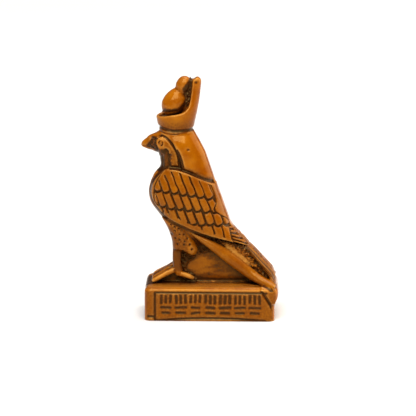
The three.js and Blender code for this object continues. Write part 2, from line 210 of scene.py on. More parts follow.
# Hood: the smooth head cloth behind the face. It is a skin cut off along the line where the face
# begins, so that it stands about half a millimetre proud of the cheeks and the throat.
hood_sections = [
    (46, -29, 3.8, 10.4, 2.3), (52, -27, 1.7, 9.6, 2.3), (58, -25, -0.3, 9.3, 2.3),
    (64, -25, -2.5, 9.1, 2.3), (67.6, -24.7, -4.4, 8.7, 2.3), (70.2, -24.4, -5.8, 7.8, 2.3),
    (72.4, -24, -7, 6.4, 2.3), (74.4, -23.8, -8.2, 4.8, 2.3),
]
hood_edge = line([(-25.5, 72.9), (-22.1, 72.5), (-19.1, 71.2), (-16.8, 67.2), (-14.9, 62.4),
                  (-13.4, 57.7), (-12.6, 50)], 24)


def plate(name, outline, low, high):
    """A side view outline in millimetres, drawn out across the figure from one x to another."""
    outline = np.array(outline)
    rings = [np.insert(outline, 0, x, axis=1) for x in (low, high)]
    return skin(name, rings)


def slab(name, outline, half=30.0):
    """A plate whose outline is in hundredths of the falcon's height."""
    return plate(name, [place(y, z)[1:] for y, z in outline], -half * share, half * share)


def trimmed(piece, tool, operation='INTERSECT'):
    """The piece, cut by a tool that is then thrown away."""
    bpy.context.view_layer.objects.active = piece
    cut = piece.modifiers.new("cut", 'BOOLEAN')
    cut.operation = operation
    cut.object = tool
    cut.solver = 'MANIFOLD'
    bpy.ops.object.modifier_apply(modifier=cut.name)
    bpy.data.objects.remove(tool)
    return piece


hood_limits = [*hood_edge, (8, 46), (8, 76), (-25.5, 76)]
casting.append(trimmed(levels("hood", hood_sections), slab("hood limits", hood_limits)))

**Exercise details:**
Your task is to quote the listing above word for word.

**Response for this exercise:**
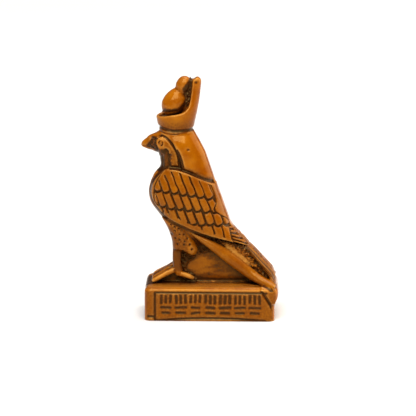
The three.js and Blender code for this object continues. Write part 2, from line 210 of scene.py on. More parts follow.
# Hood: the smooth head cloth behind the face. It is a skin cut off along the line where the face
# begins, so that it stands about half a millimetre proud of the cheeks and the throat.
hood_sections = [
    (46, -29, 3.8, 10.4, 2.3), (52, -27, 1.7, 9.6, 2.3), (58, -25, -0.3, 9.3, 2.3),
    (64, -25, -2.5, 9.1, 2.3), (67.6, -24.7, -4.4, 8.7, 2.3), (70.2, -24.4, -5.8, 7.8, 2.3),
    (72.4, -24, -7, 6.4, 2.3), (74.4, -23.8, -8.2, 4.8, 2.3),
]
hood_edge = line([(-25.5, 72.9), (-22.1, 72.5), (-19.1, 71.2), (-16.8, 67.2), (-14.9, 62.4),
                  (-13.4, 57.7), (-12.6, 50)], 24)


def plate(name, outline, low, high):
    """A side view outline in millimetres, drawn out across the figure from one x to another."""
    outline = np.array(outline)
    rings = [np.insert(outline, 0, x, axis=1) for x in (low, high)]
    return skin(name, rings)


def slab(name, outline, half=30.0):
    """A plate whose outline is in hundredths of the falcon's height."""
    return plate(name, [place(y, z)[1:] for y, z in outline], -half * share, half * share)


def trimmed(piece, tool, operation='INTERSECT'):
    """The piece, cut by a tool that is then thrown away."""
    bpy.context.view_layer.objects.active = piece
    cut = piece.modifiers.new("cut", 'BOOLEAN')
    cut.operation = operation
    cut.object = tool
    cut.solver = 'MANIFOLD'
    bpy.ops.object.modifier_apply(modifier=cut.name)
    bpy.data.objects.remove(tool)
    return piece


hood_limits = [*hood_edge, (8, 46), (8, 76), (-25.5, 76)]
casting.append(trimmed(levels("hood", hood_sections), slab("hood limits", hood_limits)))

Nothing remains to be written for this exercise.